Entering markets in Asia could be considered one of the trickier moves for a novice exporter; China cited as an example where it takes a little adjustment to understand the local customs and taxation regulations, so it’s important to have a local partner to help guide you through the processes. The same can be said for South American regions, where import tariffs can be challenging.
Indeed, simply being a firm with Scottish heritage is a unique selling point in most industries; the hardest part can be breaking down the whole world into penetrable markets. “Don’t be put off by the sheer scale, and the fear factor,” Mathers reinforces.
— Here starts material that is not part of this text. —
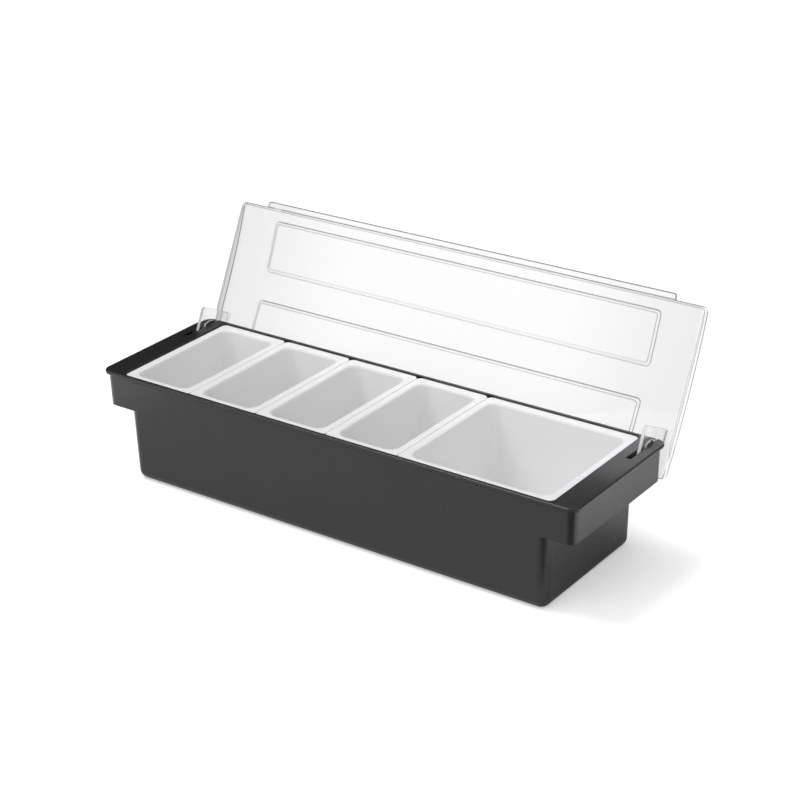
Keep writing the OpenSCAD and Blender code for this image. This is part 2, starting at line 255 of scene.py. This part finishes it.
def clear_plastic():
    mat, tree, bsdf = new_material("clear_plastic")
    place = add(tree, "ShaderNodeTexCoord").outputs["Object"]
    face = add(tree, "ShaderNodeNewGeometry").outputs["Normal"]
    rounded = rounded_normal(tree, 0.0018, 8)
    cloud = noise(tree, place, 9.0, 2.0)
    x, y, z = axes(tree, place)
    out = maths(tree, "ABSOLUTE", x)
    sideways = maths(tree, "GREATER_THAN", maths(tree, "ABSOLUTE", axes(tree, face)[0]), 0.7)
    tab = times(
        tree, within(tree, out, TAB_MIDDLE - TAB_HALF, TAB_MIDDLE + TAB_HALF),
        within(tree, z, *TAB_RISE), maths(tree, "LESS_THAN", y, TAB_REAR))

    # painted grey shade towards the ends, most on the left skirt and none at the right end, over
    # the clear plastic's faint tint
    painted_end_shade = remap(tree, out, *PAINTED_SHADE_FROM_MIDDLE, smooth=True)
    painted_end_shade = times(tree, painted_end_shade, remap(tree, x, *PAINTED_SHADE_ENDS, 0.7, 0.0))
    painted_end_shade = faded(tree, painted_end_shade, tab, 0.6)
    painted_skirt_shade = times(tree, sideways, maths(tree, "LESS_THAN", x, -SKIRT_INSIDE))
    painted_end_shade = most(tree, painted_end_shade, painted_skirt_shade)
    tint_and_painted_shade = ramp(tree, painted_end_shade, (0.975, 0.975, 0.976), (0.78, 0.78, 0.782), 0.0, 1.0)
    tree.links.new(tint_and_painted_shade, bsdf.inputs["Base Color"])
    tree.links.new(spread(tree, cloud, 0.01, 0.03), bsdf.inputs["Roughness"])
    bsdf.inputs["IOR"].default_value = 1.49
    bsdf.inputs["Transmission Weight"].default_value = 1.0
    soft_bump(tree, bsdf, cloud, 0.05, 0.0004)

    # a faint haze, which shows over dark things, and far more of it on the tabs' thin edges as a
    # painted highlight of the light those edges pick up
    haze = shader(tree, "ShaderNodeBsdfDiffuse", (0.85, 0.855, 0.86))
    haze_and_painted_highlight = spread(tree, times(tree, tab, lack(tree, sideways)), 0.04, 0.6)
    look = blend(tree, haze_and_painted_highlight, bsdf.outputs["BSDF"], haze)

    # light passes straight on near an edge, as it would through a rounded one
    dot = dot_product(tree, rounded)
    tree.links.new(face, dot.inputs[1])
    flat = dot.outputs["Value"]
    near = most(tree, remap(tree, flat, 0.9998, 0.995), remap(tree, out, *STRAIGHT_END))
    near = times(tree, near, lack(tree, tab))
    look = blend(tree, near, look, shader(tree, "ShaderNodeBsdfTransparent", tint_and_painted_shade))

    # painted shade: a grey line along the edges, where rounded clear edges would refract the dark
    painted_edge_shade = shader(tree, "ShaderNodeBsdfDiffuse", (0.16, 0.16, 0.162))
    painted_edge_shade_mask = times(
        tree, remap(tree, flat, 0.993, 0.91), painted_shade_line_share(tree, x, y, z, face, rounded, sideways))
    painted_edge_shade_mask = most(tree, painted_outline_shade_share(tree, x, y, z, sideways), painted_edge_shade_mask)
    look = blend(tree, painted_edge_shade_mask, look, painted_edge_shade)

    # most light goes through to what stands behind
    shade = shader(tree, "ShaderNodeBsdfTransparent", (0.93, 0.935, 0.94))
    shadow = add(tree, "ShaderNodeLightPath").outputs["Is Shadow Ray"]
    look = blend(tree, shadow, look, shade)
    tree.links.new(look, tree.nodes["Material Output"].inputs["Surface"])
    return mat


def lid_height(tree, y, z):
    return maths(tree, "ADD", times(tree, y, math.sin(LEAN)), times(tree, z, math.cos(LEAN)))


def lid_depth(tree, y, z):
    return maths(
        tree, "SUBTRACT", times(tree, y, math.cos(LEAN)), times(tree, z, math.sin(LEAN)))


def painted_outline_shade_share(tree, x, y, z, sideways):
    """How dark the painted shade on the lid's own outline is: the lip's edge, and the thin right
    end of the panel, which follows the crown and is darker higher up."""
    height = lid_height(tree, y, z)
    far = maths(tree, "SUBTRACT", height, CROWN_MIDDLE)
    crown = times(tree, maths(tree, "POWER", far, 2.0), CROWN_CURVE)
    depth = maths(tree, "ADD", lid_depth(tree, y, z), crown)
    end = times(
        tree, sideways, remap(tree, x, *END_RIM), remap(tree, depth, *CROWN_RIM),
        remap(tree, z, 0.10, 0.205, *SHADE_LINE_END))
    return most(tree, end, remap(tree, height, *LIP_RIM, high=SHADE_LINE_LIP))


def painted_shade_line_share(tree, x, y, z, face, rounded, sideways):
    """How dark the painted shade line along a moulded edge is."""
    out = maths(tree, "ABSOLUTE", x)
    height = lid_height(tree, y, z)
    # painted shade, darker where an edge turns down than where it turns up, and along the top
    tilt = maths(tree, "SUBTRACT", axes(tree, rounded)[2], axes(tree, face)[2])
    share = remap(tree, tilt, -0.15, 0.15, SHADE_LINE_DOWN, SHADE_LINE_UP)
    share = most(tree, share, remap(tree, height, *TOP_RIM, high=SHADE_LINE_TOP))
    share = faded(tree, share, sideways, FADE_SIDEWAYS)
    # fainter at the inner edge of the steps round the panels, and of the top wall
    inner = most(tree, *(
        within(tree, height, low + HALF_STEP, high - HALF_STEP)
        for low, high in (PANEL_UPPER, PANEL_LOWER)))
    inner = times(tree, inner, maths(tree, "LESS_THAN", out, PANEL_END - HALF_STEP))
    inner = most(tree, inner, within(tree, height, *TOP_WALL_INSIDE))
    share = faded(tree, share, inner, FADE_INSIDE)
    # fainter at the left ends of those steps
    share = faded(tree, share, within(tree, x, *LEFT_STEPS), FADE_LEFT)
    # fainter at the lid's right end, most of all low down
    faint = remap(tree, z, 0.14, 0.205, *FADE_END)
    past = remap(tree, x, *FAINT_END)
    share = times(tree, share, lack(tree, times(tree, past, lack(tree, faint))))
    # hardly any on and beside the tabs
    by_tab = times(
        tree, within(tree, out, *BESIDE_TAB), maths(tree, "LESS_THAN", z, BESIDE_TAB_TOP))
    return faded(tree, share, by_tab, FADE_TAB)


def dress(mat, *names):
    for name in names:
        obj = frame["nodes"][name]
        if not obj.material_slots:
            obj.data.materials.append(mat)
        for slot in obj.material_slots:
            slot.material = mat


dress(moulded_plastic(
    "black_plastic", shades=((0.0065, 0.0065, 0.0068), (0.0085, 0.0085, 0.0088)),
    shine=(0.24, 0.30), grain=1600.0, clouds=14.0, relief=(0.2, 0.00005), edge=0.0010,
    ior=1.6, matt_top=0.07), "base")
dress(moulded_plastic(
    "white_plastic", shades=((0.93, 0.93, 0.932), (0.945, 0.945, 0.947)),
    shine=(0.28, 0.38), grain=900.0, clouds=11.0, relief=(0.12, 0.00004), edge=0.0006,
    ior=1.48), "tub_1", "tub_2", "tub_3", "tub_4", "tub_double")
dress(clear_plastic(), "lid")


# ---------- studio ----------

def floor():
    mat, tree, bsdf = new_material("floor_white")
    place = add(tree, "ShaderNodeNewGeometry").outputs["Position"]
    x, y, _ = axes(tree, place)
    path = add(tree, "ShaderNodeLightPath").outputs
    # a ray through the lid counts as glossy too, so a reflected one is glossy alone
    mirror = maths(tree, "GREATER_THAN", path["Is Glossy Ray"], path["Is Transmission Ray"])

    # painted shade on the floor, seen only in reflections: darker in front of the caddy, most of
    # all at the right
    painted_reflection_shade = maths(
        tree, "ADD", remap(tree, x, -0.25, 0.21, 0.03, 0.22),
        remap(tree, x, 0.21, 0.27, high=0.78, smooth=True))
    painted_reflection_shade = times(tree, painted_reflection_shade, remap(tree, y, -0.08, -0.12, smooth=True))
    white = ramp(tree, noise(tree, place, 3.0, 2.0), (0.965,) * 3, (0.975,) * 3)
    painted_reflection_tint = add(tree, "ShaderNodeMix", data_type="RGBA")
    tree.links.new(times(tree, painted_reflection_shade, mirror), painted_reflection_tint.inputs["Factor"])
    tree.links.new(white, painted_reflection_tint.inputs["A"])
    painted_reflection_tint.inputs["B"].default_value = (0.3, 0.3, 0.3, 1)
    tree.links.new(painted_reflection_tint.outputs["Result"], bsdf.inputs["Base Color"])
    bsdf.inputs["Roughness"].default_value = 0.9
    bsdf.inputs["Specular IOR Level"].default_value = 0.0

    # its own light, to the eye and through the lid, and a painted pool of light in reflections
    seen = times(
        tree, path["Is Camera Ray"], remap(tree, y, 0.15, 0.25, GLOW, GLOW_FAR, smooth=True))
    through = times(tree, path["Is Transmission Ray"], GLOW_THROUGH)
    past = maths(tree, "ABSOLUTE", x)
    painted_light_pool = times(
        tree, remap(tree, past, 0.29, 0.38, high=PAINTED_POOL_GLOW, smooth=True), lack(tree, painted_reflection_shade), mirror)
    tree.links.new(most(tree, seen, through, painted_light_pool), bsdf.inputs["Emission Strength"])
    bsdf.inputs["Emission Color"].default_value = (1, 1, 1, 1)

    bpy.ops.mesh.primitive_plane_add(size=12, location=(0, 0, 0))
    plane = bpy.context.object
    plane.name = "floor"
    plane.data.materials.append(mat)


def world(dim, bright, towards):
    """Room light that is dim behind the caddy and bright towards one direction. The
    eye sees it as white, and what is seen through the lid is part of the way there."""
    studio = bpy.data.worlds.new("studio")
    bpy.context.scene.world = studio
    studio.use_nodes = True
    tree = studio.node_tree
    dot = dot_product(tree, add(tree, "ShaderNodeTexCoord").outputs["Generated"])
    dot.inputs[1].default_value = Vector(towards).normalized()
    room = remap(tree, dot.outputs["Value"], -0.6, 0.9, dim, bright, smooth=True)
    path = add(tree, "ShaderNodeLightPath").outputs
    through = times(tree, path["Is Transmission Ray"], 0.4)
    level = add(tree, "ShaderNodeMix", data_type="FLOAT")
    tree.links.new(most(tree, path["Is Camera Ray"], through), level.inputs["Factor"])
    tree.links.new(room, level.inputs["A"])
    level.inputs["B"].default_value = 1.0
    back = tree.nodes["Background"]
    back.inputs["Color"].default_value = (1, 1, 1, 1)
    tree.links.new(level.outputs["Result"], back.inputs["Strength"])


def new_object(name, data):
    obj = bpy.data.objects.new(name, data)
    bpy.context.collection.objects.link(obj)
    return obj


def sun(name, azimuth, elevation, angle, strength):
    """A wide soft lamp: azimuth 0 stands in front of the caddy, 90 at its right."""
    data = bpy.data.lights.new(name, "SUN")
    data.angle = math.radians(angle)
    data.energy = strength
    obj = new_object(name, data)
    a, e = math.radians(azimuth), math.radians(elevation)
    place = Vector((math.sin(a) * math.cos(e), -math.cos(a) * math.cos(e), math.sin(e)))
    obj.location = place * 2
    obj.rotation_euler = (-place).to_track_quat("-Z", "Y").to_euler()


def camera():
    a, e = EYE_AZIMUTH, EYE_ELEVATION
    ahead = Vector((-math.sin(a) * math.cos(e), math.cos(a) * math.cos(e), -math.sin(e)))
    level = Vector((math.cos(a), math.sin(a), 0))
    upright = level.cross(ahead)
    right = math.cos(EYE_ROLL) * level + math.sin(EYE_ROLL) * upright
    up = -math.sin(EYE_ROLL) * level + math.cos(EYE_ROLL) * upright
    data = bpy.data.cameras.new("camera")
    data.sensor_width = SENSOR_MM
    data.lens = FOCAL_PX / FRAME_PX * SENSOR_MM
    data.clip_end = 20.0
    obj = new_object("camera", data)
    turn = Matrix((right, up, -ahead)).transposed().to_4x4()
    obj.matrix_world = Matrix.Translation(Vector(EYE_MM) * MM) @ turn
    bpy.context.scene.camera = obj


floor()
world(dim=0.06, bright=0.72, towards=(0.45, -0.7, 0.6))
sun("box", azimuth=-72, elevation=64, angle=20, strength=0.9)
sun("top", azimuth=-120, elevation=72, angle=40, strength=0.15)
sun("front", azimuth=-10, elevation=45, angle=50, strength=0.4)
camera()
bpy.context.scene.view_settings.view_transform = "Standard"

bpy.context.view_layer.update()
“You’ll quickly overcome it when you start to realise the value. Many nations are interested by products that are coming from Scottish markets, it gives you an advantage. Play to the cultural background and build upon it.”
Looking to 2018 and beyond, Mathers confidence in his team and in the way he does business shines through. They recognise that one of the interesting things about the business world is that it never stays still. “We are continuing to build,” he assures me. “And we’re probably going to increase our physical presence in key European markets, through the establishment of technical support offices initially in Germany, which will increase the level of support we can provide to customers in that market.
“It’s very much continuing to grow; the future of our growth is making sure that we’re close to our customer needs. We do a lot of listening.”
But when he does the talking, his words of wisdom apply to everyone. “Don’t let the fear factor get in your way,” he concludes. “Once you get past it, you’ll see growth in every aspect.”